Given exercise: The required output consists solely of the lines from the one containing "rail_low = bar_pivot_z - rail_drop" down to the one containing "point = shown.matrix_world", both included, each quoted exactly.

** start Input rows **

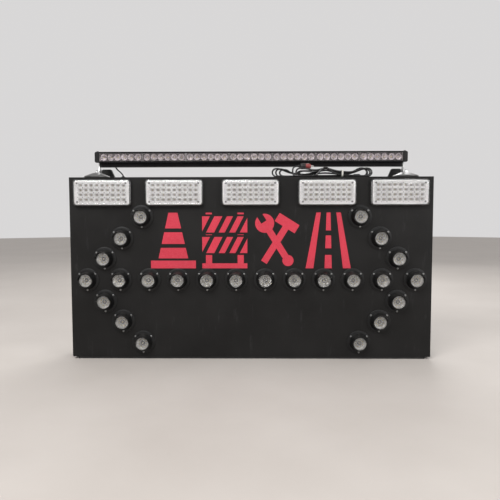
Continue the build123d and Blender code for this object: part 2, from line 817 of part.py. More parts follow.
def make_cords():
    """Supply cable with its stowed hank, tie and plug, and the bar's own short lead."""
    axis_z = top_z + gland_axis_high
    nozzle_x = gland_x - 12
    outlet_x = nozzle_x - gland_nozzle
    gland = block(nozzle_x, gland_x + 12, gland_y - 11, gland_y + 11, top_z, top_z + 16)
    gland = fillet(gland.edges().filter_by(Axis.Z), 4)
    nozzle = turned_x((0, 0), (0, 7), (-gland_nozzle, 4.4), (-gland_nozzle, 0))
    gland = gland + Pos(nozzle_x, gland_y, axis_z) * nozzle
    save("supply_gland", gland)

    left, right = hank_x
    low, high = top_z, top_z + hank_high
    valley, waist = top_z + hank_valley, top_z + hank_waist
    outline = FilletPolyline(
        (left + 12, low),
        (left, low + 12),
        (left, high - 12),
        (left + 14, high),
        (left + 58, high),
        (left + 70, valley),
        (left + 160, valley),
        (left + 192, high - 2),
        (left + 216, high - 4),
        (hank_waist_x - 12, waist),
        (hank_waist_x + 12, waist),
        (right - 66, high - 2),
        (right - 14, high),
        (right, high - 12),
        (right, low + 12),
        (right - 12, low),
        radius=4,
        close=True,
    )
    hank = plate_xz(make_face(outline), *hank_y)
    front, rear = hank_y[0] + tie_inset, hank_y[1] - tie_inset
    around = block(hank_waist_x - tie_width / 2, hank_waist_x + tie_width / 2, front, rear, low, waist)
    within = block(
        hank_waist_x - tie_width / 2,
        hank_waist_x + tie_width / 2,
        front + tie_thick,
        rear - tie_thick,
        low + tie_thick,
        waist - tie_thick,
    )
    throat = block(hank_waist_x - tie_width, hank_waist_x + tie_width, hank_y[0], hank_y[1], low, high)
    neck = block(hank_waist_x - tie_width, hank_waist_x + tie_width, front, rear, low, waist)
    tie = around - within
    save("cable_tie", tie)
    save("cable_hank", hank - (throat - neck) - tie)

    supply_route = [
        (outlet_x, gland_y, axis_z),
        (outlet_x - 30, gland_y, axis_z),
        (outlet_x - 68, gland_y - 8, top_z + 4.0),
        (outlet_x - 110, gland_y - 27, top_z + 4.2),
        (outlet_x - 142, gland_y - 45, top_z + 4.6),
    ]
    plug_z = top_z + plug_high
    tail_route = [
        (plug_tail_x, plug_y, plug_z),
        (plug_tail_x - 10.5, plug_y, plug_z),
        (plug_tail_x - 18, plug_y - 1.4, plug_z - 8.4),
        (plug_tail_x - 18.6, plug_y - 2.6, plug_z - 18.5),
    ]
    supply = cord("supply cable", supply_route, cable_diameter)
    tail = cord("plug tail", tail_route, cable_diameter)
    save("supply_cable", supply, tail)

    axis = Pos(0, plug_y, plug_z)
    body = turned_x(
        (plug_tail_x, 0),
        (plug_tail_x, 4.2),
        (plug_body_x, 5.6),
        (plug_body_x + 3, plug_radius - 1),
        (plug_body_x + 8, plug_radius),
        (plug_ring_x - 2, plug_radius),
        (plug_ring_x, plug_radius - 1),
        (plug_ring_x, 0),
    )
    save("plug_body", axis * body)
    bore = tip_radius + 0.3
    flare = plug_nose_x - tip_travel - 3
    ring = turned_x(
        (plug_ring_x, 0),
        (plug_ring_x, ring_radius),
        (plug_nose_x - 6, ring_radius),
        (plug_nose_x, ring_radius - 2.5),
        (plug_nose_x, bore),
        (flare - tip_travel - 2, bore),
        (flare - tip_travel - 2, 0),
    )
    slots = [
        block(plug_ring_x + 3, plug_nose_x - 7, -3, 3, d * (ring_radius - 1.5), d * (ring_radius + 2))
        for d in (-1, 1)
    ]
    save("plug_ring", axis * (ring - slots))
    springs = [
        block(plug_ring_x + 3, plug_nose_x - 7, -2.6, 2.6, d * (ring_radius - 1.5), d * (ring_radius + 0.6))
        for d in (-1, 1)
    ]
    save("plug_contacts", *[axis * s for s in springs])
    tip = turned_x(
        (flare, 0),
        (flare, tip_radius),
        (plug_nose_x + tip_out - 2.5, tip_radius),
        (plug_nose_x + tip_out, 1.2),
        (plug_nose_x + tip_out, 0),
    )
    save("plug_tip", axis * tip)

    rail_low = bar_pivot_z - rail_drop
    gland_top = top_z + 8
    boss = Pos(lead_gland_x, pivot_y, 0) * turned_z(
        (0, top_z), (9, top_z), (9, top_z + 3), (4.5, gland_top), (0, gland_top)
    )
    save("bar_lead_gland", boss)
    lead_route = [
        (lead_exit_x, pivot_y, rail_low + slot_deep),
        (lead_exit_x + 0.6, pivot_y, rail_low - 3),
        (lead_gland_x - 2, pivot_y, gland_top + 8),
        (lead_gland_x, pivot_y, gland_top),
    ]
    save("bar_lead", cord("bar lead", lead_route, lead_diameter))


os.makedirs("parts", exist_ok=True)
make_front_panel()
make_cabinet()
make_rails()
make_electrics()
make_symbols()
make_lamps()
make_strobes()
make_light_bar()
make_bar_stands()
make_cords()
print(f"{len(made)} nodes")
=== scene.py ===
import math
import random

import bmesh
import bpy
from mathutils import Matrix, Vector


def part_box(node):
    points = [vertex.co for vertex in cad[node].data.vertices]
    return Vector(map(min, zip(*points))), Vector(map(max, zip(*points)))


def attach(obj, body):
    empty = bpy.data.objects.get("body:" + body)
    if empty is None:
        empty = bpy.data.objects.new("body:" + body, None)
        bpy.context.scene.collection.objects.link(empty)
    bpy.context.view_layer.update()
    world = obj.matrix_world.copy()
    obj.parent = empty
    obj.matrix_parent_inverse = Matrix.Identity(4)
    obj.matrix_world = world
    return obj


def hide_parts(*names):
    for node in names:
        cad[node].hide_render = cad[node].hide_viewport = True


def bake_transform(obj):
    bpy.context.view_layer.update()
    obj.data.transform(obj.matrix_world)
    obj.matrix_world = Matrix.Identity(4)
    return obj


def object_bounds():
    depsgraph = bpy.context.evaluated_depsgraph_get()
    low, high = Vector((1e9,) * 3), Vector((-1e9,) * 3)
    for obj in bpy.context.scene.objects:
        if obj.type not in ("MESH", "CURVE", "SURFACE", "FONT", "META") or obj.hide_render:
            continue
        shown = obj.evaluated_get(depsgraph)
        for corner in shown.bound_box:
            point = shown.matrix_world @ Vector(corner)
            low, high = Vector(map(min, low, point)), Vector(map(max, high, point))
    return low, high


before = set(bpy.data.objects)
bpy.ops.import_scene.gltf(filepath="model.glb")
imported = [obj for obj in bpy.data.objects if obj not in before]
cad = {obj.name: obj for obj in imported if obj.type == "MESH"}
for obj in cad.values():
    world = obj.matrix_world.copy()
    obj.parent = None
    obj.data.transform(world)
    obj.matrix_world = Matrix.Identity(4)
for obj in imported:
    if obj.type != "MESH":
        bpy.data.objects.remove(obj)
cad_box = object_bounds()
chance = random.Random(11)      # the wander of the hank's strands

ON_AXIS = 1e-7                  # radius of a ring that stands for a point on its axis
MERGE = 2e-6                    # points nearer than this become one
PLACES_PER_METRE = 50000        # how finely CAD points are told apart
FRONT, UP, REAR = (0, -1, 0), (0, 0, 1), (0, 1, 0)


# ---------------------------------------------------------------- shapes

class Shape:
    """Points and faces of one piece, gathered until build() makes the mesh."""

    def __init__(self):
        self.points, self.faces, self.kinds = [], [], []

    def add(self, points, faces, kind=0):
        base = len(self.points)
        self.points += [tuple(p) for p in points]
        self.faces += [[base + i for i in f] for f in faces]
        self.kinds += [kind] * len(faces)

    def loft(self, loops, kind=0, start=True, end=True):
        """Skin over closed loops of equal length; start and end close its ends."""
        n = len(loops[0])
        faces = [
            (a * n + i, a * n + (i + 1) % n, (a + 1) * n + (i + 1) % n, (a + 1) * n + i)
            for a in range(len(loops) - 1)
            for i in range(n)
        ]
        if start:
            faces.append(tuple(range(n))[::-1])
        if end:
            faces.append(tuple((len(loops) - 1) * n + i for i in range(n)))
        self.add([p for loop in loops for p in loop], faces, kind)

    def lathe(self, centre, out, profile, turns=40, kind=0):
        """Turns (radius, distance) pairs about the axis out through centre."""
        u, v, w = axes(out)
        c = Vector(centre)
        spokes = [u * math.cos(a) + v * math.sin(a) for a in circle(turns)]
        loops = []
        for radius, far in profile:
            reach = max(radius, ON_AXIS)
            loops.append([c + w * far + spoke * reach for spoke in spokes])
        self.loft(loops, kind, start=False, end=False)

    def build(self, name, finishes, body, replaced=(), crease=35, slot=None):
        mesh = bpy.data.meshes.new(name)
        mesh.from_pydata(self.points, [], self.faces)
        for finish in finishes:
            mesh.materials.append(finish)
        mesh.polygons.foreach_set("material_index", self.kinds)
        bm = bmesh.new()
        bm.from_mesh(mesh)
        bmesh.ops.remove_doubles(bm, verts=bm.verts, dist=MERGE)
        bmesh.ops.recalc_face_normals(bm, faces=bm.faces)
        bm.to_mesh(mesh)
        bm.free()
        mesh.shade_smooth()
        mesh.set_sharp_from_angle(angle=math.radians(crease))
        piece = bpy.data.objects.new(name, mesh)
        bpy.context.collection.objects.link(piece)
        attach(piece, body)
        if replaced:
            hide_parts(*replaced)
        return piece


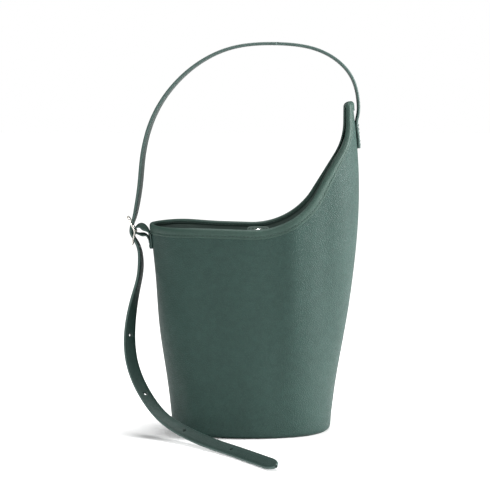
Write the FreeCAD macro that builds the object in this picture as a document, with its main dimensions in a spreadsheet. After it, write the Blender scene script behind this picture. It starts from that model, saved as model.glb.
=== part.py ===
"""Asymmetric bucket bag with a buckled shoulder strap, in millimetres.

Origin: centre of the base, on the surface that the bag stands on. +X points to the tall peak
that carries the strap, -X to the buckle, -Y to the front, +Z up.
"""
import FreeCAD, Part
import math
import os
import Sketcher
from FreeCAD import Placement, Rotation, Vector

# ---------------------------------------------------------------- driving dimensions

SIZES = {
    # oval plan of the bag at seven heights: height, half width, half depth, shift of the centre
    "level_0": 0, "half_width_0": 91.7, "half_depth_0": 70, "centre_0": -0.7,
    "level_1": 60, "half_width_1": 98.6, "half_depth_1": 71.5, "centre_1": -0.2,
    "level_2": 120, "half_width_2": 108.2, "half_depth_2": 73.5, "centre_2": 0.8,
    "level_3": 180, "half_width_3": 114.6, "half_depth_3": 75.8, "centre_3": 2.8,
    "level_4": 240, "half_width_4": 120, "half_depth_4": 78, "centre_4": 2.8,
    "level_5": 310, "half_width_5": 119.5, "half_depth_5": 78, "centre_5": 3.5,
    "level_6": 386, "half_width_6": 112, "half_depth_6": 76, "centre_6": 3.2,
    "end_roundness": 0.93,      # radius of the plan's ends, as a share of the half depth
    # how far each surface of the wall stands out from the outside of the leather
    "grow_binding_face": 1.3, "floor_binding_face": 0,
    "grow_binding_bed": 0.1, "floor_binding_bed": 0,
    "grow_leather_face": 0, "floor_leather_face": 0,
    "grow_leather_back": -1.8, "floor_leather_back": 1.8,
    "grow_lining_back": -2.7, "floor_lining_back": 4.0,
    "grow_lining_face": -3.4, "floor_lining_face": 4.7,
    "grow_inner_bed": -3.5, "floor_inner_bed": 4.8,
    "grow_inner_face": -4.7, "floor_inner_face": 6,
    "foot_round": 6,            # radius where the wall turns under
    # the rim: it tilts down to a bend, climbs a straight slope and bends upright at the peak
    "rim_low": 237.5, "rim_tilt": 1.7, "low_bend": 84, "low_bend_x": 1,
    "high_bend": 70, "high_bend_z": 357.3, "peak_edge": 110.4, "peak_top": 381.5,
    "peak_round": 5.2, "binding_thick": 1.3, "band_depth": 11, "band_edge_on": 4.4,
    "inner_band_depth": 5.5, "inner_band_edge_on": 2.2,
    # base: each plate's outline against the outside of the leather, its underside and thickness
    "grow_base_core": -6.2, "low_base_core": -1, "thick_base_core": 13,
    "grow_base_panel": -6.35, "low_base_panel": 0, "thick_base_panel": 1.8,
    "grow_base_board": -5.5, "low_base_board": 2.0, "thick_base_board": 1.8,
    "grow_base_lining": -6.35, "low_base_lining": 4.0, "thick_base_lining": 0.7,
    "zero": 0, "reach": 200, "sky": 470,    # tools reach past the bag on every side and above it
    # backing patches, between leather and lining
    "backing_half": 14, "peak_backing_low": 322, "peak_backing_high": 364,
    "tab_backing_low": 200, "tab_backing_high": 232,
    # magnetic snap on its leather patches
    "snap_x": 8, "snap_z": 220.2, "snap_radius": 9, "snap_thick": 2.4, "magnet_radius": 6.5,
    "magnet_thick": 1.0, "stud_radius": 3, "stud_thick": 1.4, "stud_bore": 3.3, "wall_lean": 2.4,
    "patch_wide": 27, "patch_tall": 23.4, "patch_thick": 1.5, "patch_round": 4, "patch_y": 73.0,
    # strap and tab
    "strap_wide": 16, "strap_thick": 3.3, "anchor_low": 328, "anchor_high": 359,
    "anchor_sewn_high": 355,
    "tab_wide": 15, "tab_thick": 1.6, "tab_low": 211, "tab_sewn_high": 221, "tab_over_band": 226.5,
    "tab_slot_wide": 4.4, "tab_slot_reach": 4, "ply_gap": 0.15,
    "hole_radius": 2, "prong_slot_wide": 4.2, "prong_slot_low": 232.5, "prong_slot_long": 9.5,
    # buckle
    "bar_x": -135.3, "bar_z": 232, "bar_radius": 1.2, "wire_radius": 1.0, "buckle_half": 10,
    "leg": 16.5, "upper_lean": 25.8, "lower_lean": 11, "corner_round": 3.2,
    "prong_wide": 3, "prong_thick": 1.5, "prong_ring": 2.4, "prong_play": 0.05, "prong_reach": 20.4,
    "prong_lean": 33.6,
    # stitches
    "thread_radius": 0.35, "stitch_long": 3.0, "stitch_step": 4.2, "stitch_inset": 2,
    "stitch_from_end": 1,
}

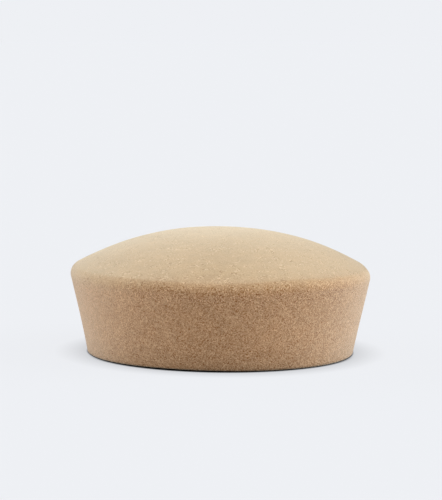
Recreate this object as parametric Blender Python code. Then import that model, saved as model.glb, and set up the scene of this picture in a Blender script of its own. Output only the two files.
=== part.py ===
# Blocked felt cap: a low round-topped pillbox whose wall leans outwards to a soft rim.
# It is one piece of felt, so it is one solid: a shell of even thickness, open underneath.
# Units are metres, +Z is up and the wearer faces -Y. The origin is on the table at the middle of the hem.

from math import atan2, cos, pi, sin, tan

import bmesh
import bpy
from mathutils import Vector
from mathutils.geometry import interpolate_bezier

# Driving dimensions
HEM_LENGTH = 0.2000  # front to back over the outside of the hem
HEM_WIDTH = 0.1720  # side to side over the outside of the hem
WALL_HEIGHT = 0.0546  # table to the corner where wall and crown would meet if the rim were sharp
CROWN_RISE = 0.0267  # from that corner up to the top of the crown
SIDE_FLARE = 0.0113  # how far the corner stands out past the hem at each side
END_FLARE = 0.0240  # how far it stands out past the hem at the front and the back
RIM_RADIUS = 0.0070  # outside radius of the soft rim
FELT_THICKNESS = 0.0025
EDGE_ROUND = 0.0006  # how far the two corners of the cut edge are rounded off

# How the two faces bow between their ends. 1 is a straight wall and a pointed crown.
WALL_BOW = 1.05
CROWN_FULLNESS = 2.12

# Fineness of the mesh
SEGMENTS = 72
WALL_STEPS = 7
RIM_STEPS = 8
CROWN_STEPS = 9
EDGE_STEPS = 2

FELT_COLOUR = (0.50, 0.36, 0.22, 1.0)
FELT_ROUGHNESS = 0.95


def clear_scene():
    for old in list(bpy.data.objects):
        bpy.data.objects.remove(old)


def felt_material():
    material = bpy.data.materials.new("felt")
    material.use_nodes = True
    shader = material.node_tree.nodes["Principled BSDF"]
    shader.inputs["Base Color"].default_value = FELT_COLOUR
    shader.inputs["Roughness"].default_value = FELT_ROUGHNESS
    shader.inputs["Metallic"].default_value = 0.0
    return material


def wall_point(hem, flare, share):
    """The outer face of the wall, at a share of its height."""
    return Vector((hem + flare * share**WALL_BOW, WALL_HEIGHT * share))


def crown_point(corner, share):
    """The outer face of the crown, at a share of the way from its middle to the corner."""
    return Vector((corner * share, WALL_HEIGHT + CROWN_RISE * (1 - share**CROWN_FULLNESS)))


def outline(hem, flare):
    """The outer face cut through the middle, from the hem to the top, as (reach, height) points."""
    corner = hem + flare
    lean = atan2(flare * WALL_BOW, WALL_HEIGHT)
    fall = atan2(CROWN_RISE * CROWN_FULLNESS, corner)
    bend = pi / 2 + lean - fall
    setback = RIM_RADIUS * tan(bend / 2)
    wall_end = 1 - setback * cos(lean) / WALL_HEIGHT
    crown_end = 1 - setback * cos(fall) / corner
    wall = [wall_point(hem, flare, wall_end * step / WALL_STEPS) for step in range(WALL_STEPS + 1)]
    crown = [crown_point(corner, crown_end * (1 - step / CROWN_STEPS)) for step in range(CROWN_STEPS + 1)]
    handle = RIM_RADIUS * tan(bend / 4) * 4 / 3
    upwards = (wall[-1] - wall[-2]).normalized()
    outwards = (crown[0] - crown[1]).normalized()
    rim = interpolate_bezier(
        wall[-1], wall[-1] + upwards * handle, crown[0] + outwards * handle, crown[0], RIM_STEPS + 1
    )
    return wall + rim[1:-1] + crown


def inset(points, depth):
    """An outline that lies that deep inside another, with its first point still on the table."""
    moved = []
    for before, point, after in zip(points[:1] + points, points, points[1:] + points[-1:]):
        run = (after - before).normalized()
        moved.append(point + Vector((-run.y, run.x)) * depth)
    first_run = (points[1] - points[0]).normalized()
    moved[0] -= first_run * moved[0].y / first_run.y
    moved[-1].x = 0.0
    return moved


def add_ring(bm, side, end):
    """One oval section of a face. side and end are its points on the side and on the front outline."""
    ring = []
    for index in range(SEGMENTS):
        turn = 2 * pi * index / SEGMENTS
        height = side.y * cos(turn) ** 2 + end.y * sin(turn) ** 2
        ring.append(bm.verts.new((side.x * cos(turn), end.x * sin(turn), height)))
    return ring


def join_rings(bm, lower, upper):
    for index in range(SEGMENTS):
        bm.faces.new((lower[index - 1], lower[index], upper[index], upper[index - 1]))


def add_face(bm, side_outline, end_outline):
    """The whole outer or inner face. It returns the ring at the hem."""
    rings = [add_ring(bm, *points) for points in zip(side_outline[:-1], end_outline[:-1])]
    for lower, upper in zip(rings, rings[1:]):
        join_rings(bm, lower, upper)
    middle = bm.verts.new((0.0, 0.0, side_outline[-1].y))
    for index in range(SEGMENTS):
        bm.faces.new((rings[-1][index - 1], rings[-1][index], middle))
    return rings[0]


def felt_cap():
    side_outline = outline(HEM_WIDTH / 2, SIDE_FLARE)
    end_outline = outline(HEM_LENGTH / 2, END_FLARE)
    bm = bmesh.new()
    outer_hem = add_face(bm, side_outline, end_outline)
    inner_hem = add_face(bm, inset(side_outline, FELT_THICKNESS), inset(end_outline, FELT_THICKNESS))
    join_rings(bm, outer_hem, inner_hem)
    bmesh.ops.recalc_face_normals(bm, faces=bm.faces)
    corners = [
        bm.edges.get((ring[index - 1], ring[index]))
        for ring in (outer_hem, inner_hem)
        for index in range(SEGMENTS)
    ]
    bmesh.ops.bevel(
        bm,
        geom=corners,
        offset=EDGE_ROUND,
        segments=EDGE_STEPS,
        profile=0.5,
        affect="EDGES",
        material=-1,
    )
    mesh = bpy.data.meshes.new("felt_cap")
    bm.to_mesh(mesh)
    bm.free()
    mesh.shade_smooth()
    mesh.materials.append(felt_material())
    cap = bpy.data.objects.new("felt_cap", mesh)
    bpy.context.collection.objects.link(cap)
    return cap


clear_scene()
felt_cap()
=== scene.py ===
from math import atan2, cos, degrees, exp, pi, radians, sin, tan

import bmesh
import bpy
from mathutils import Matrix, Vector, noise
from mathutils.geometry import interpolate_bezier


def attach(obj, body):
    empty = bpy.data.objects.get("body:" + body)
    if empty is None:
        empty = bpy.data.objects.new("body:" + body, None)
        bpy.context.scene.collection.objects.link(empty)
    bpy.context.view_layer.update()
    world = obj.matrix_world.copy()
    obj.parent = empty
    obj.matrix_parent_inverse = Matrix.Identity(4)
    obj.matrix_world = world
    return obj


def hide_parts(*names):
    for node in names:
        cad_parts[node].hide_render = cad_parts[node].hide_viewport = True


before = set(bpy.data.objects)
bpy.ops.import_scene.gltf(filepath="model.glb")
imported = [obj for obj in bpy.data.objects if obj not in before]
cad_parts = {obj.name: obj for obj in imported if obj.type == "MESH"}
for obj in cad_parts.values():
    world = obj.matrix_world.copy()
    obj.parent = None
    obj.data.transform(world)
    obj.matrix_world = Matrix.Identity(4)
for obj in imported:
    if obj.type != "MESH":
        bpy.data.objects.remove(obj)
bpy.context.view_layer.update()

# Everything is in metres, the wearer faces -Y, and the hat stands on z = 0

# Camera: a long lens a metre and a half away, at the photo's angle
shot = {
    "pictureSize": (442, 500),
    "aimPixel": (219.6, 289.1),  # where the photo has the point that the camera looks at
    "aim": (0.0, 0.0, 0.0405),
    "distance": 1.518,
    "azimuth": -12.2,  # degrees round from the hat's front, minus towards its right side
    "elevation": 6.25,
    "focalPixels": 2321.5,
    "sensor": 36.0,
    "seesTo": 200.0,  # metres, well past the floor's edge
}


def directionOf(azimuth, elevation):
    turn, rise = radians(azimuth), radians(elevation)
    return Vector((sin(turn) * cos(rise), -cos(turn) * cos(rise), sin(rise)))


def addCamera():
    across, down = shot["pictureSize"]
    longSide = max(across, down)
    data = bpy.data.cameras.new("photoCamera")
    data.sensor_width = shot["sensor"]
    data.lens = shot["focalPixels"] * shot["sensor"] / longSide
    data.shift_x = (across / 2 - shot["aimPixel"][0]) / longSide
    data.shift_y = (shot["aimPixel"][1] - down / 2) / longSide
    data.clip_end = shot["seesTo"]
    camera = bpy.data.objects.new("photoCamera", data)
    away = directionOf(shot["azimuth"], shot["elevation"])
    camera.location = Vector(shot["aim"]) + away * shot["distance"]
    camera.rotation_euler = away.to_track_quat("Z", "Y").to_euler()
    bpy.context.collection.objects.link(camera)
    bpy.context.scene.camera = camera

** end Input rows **

Written reply:
    rail_low = bar_pivot_z - rail_drop
    gland_top = top_z + 8
    boss = Pos(lead_gland_x, pivot_y, 0) * turned_z(
        (0, top_z), (9, top_z), (9, top_z + 3), (4.5, gland_top), (0, gland_top)
    )
    save("bar_lead_gland", boss)
    lead_route = [
        (lead_exit_x, pivot_y, rail_low + slot_deep),
        (lead_exit_x + 0.6, pivot_y, rail_low - 3),
        (lead_gland_x - 2, pivot_y, gland_top + 8),
        (lead_gland_x, pivot_y, gland_top),
    ]
    save("bar_lead", cord("bar lead", lead_route, lead_diameter))


os.makedirs("parts", exist_ok=True)
make_front_panel()
make_cabinet()
make_rails()
make_electrics()
make_symbols()
make_lamps()
make_strobes()
make_light_bar()
make_bar_stands()
make_cords()
print(f"{len(made)} nodes")
=== scene.py ===
import math
import random

import bmesh
import bpy
from mathutils import Matrix, Vector


def part_box(node):
    points = [vertex.co for vertex in cad[node].data.vertices]
    return Vector(map(min, zip(*points))), Vector(map(max, zip(*points)))


def attach(obj, body):
    empty = bpy.data.objects.get("body:" + body)
    if empty is None:
        empty = bpy.data.objects.new("body:" + body, None)
        bpy.context.scene.collection.objects.link(empty)
    bpy.context.view_layer.update()
    world = obj.matrix_world.copy()
    obj.parent = empty
    obj.matrix_parent_inverse = Matrix.Identity(4)
    obj.matrix_world = world
    return obj


def hide_parts(*names):
    for node in names:
        cad[node].hide_render = cad[node].hide_viewport = True


def bake_transform(obj):
    bpy.context.view_layer.update()
    obj.data.transform(obj.matrix_world)
    obj.matrix_world = Matrix.Identity(4)
    return obj


def object_bounds():
    depsgraph = bpy.context.evaluated_depsgraph_get()
    low, high = Vector((1e9,) * 3), Vector((-1e9,) * 3)
    for obj in bpy.context.scene.objects:
        if obj.type not in ("MESH", "CURVE", "SURFACE", "FONT", "META") or obj.hide_render:
            continue
        shown = obj.evaluated_get(depsgraph)
        for corner in shown.bound_box:
            point = shown.matrix_world @ Vector(corner)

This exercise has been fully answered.